▶ Exercise details: Repeat the records below exactly as they appear.

▶ Exercise material:
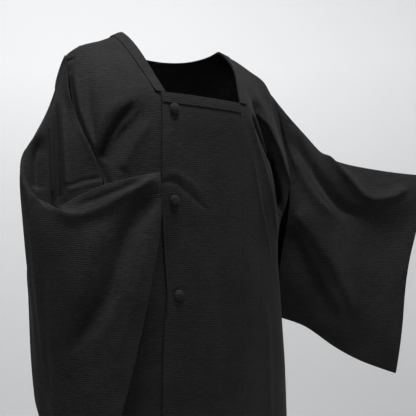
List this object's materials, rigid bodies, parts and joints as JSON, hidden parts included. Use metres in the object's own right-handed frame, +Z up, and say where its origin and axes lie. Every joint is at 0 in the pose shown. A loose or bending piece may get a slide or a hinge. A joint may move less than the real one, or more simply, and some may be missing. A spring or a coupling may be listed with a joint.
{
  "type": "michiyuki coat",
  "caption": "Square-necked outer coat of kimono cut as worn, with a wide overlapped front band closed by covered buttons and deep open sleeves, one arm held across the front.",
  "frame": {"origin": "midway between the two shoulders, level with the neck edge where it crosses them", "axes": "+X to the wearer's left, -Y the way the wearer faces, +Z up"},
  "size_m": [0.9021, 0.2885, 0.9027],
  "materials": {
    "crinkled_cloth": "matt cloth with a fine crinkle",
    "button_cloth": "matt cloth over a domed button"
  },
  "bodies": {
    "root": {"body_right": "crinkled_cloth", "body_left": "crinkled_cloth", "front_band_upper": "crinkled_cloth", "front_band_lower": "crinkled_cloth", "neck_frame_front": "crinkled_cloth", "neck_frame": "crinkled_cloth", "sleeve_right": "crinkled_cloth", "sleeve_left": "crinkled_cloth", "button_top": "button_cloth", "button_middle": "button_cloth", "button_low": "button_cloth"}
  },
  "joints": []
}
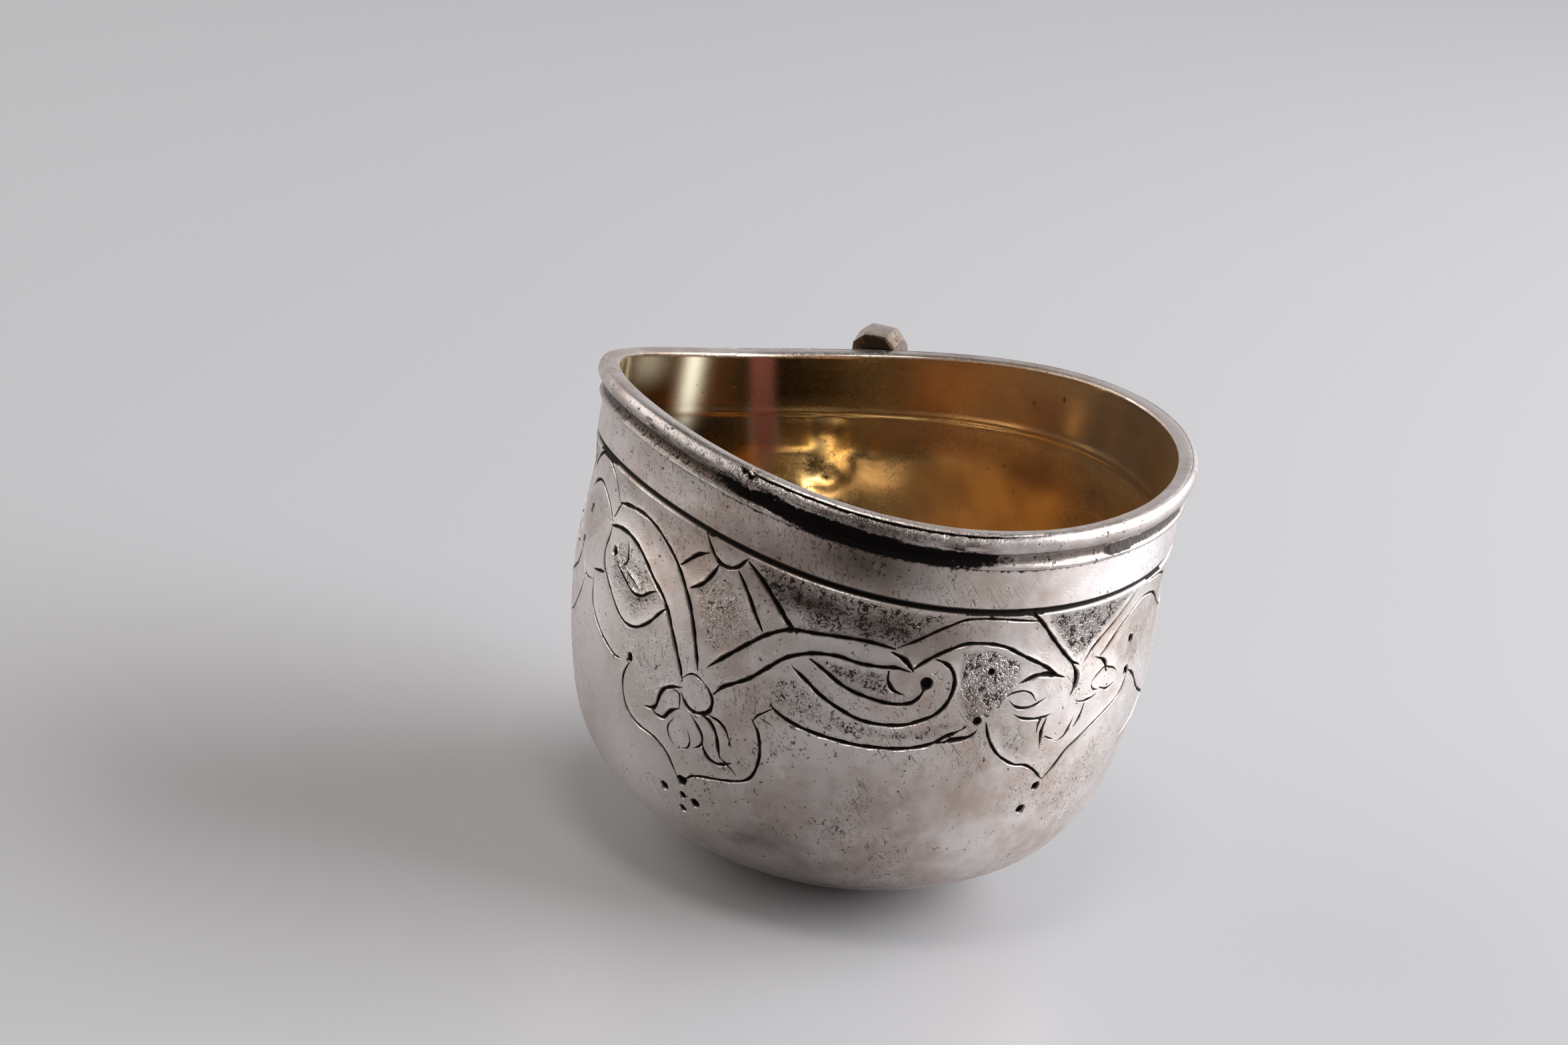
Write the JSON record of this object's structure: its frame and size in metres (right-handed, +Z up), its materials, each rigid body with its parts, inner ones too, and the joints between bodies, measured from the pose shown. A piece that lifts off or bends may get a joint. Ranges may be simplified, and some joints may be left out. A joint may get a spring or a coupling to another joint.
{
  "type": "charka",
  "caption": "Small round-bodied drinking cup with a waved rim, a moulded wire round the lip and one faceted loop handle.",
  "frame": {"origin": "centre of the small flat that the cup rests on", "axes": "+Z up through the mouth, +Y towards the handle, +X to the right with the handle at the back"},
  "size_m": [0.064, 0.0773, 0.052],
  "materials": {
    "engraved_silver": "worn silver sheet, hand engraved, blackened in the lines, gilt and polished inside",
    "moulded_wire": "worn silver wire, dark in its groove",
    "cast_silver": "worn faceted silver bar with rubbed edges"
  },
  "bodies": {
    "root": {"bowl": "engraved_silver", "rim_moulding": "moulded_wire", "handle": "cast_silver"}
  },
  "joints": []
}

▶ Answer below:
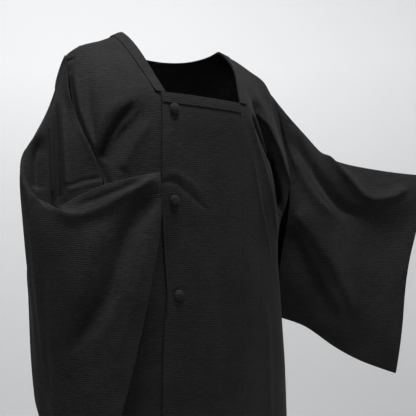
List this object's materials, rigid bodies, parts and joints as JSON, hidden parts included. Use metres in the object's own right-handed frame, +Z up, and say where its origin and axes lie. Every joint is at 0 in the pose shown. A loose or bending piece may get a slide or a hinge. A joint may move less than the real one, or more simply, and some may be missing. A spring or a coupling may be listed with a joint.
{
  "type": "michiyuki coat",
  "caption": "Square-necked outer coat of kimono cut as worn, with a wide overlapped front band closed by covered buttons and deep open sleeves, one arm held across the front.",
  "frame": {"origin": "midway between the two shoulders, level with the neck edge where it crosses them", "axes": "+X to the wearer's left, -Y the way the wearer faces, +Z up"},
  "size_m": [0.9021, 0.2885, 0.9027],
  "materials": {
    "crinkled_cloth": "matt cloth with a fine crinkle",
    "button_cloth": "matt cloth over a domed button"
  },
  "bodies": {
    "root": {"body_right": "crinkled_cloth", "body_left": "crinkled_cloth", "front_band_upper": "crinkled_cloth", "front_band_lower": "crinkled_cloth", "neck_frame_front": "crinkled_cloth", "neck_frame": "crinkled_cloth", "sleeve_right": "crinkled_cloth", "sleeve_left": "crinkled_cloth", "button_top": "button_cloth", "button_middle": "button_cloth", "button_low": "button_cloth"}
  },
  "joints": []
}
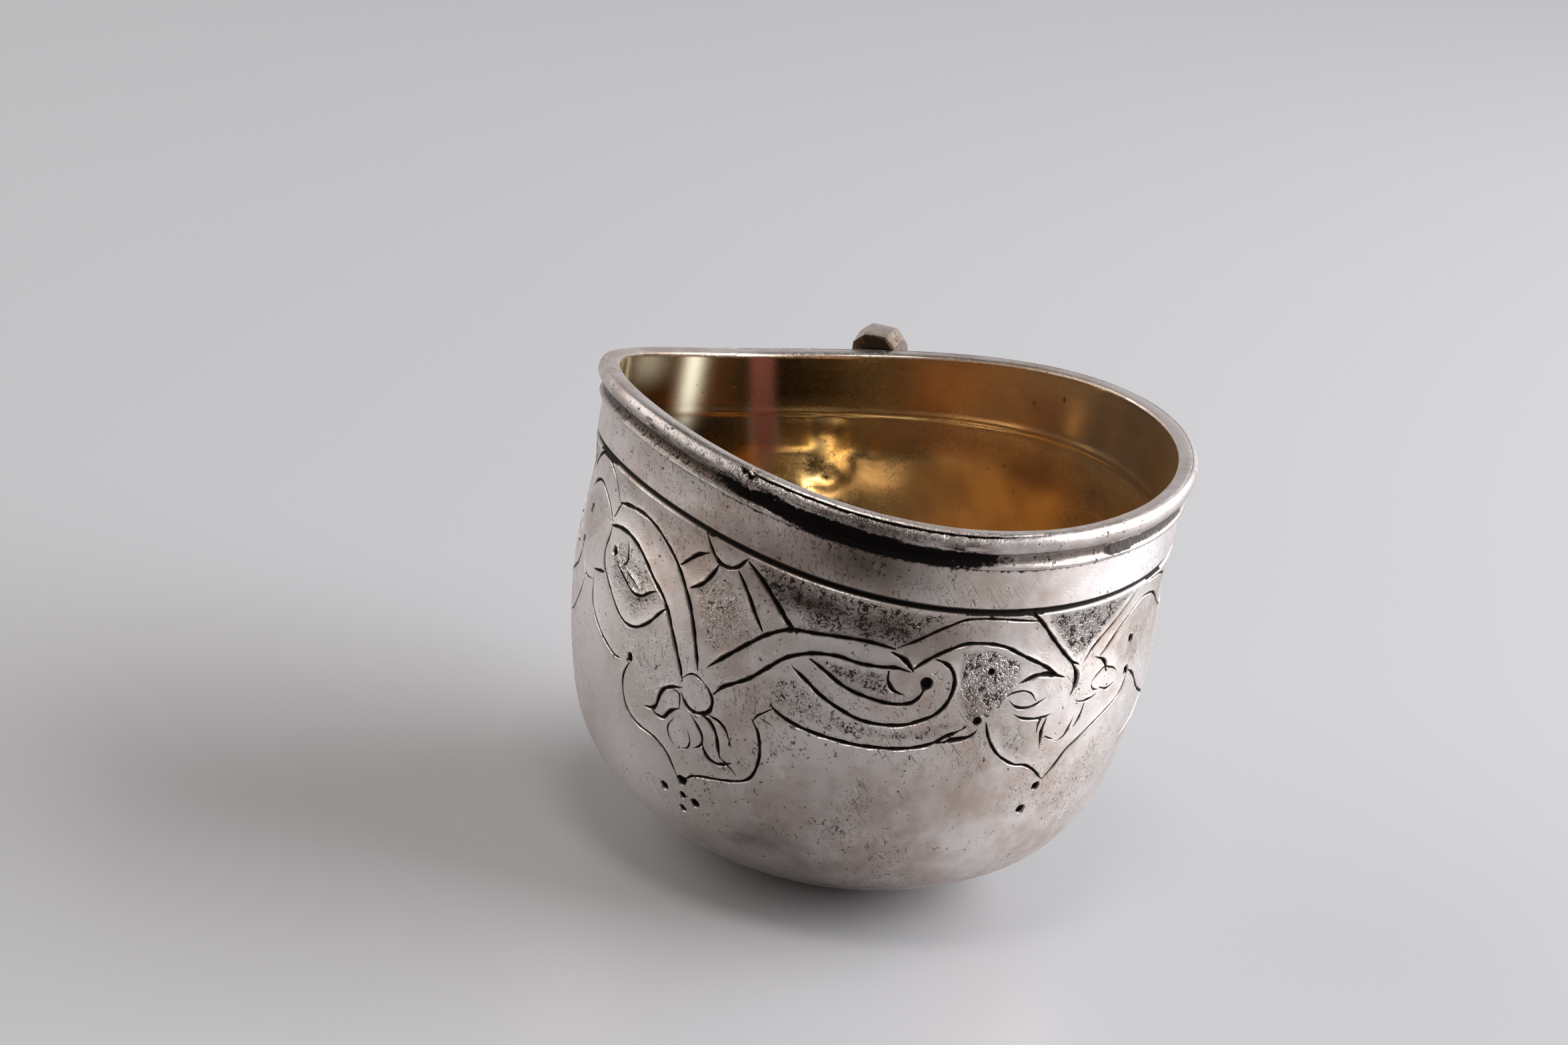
Write the JSON record of this object's structure: its frame and size in metres (right-handed, +Z up), its materials, each rigid body with its parts, inner ones too, and the joints between bodies, measured from the pose shown. A piece that lifts off or bends may get a joint. Ranges may be simplified, and some joints may be left out. A joint may get a spring or a coupling to another joint.
{
  "type": "charka",
  "caption": "Small round-bodied drinking cup with a waved rim, a moulded wire round the lip and one faceted loop handle.",
  "frame": {"origin": "centre of the small flat that the cup rests on", "axes": "+Z up through the mouth, +Y towards the handle, +X to the right with the handle at the back"},
  "size_m": [0.064, 0.0773, 0.052],
  "materials": {
    "engraved_silver": "worn silver sheet, hand engraved, blackened in the lines, gilt and polished inside",
    "moulded_wire": "worn silver wire, dark in its groove",
    "cast_silver": "worn faceted silver bar with rubbed edges"
  },
  "bodies": {
    "root": {"bowl": "engraved_silver", "rim_moulding": "moulded_wire", "handle": "cast_silver"}
  },
  "joints": []
}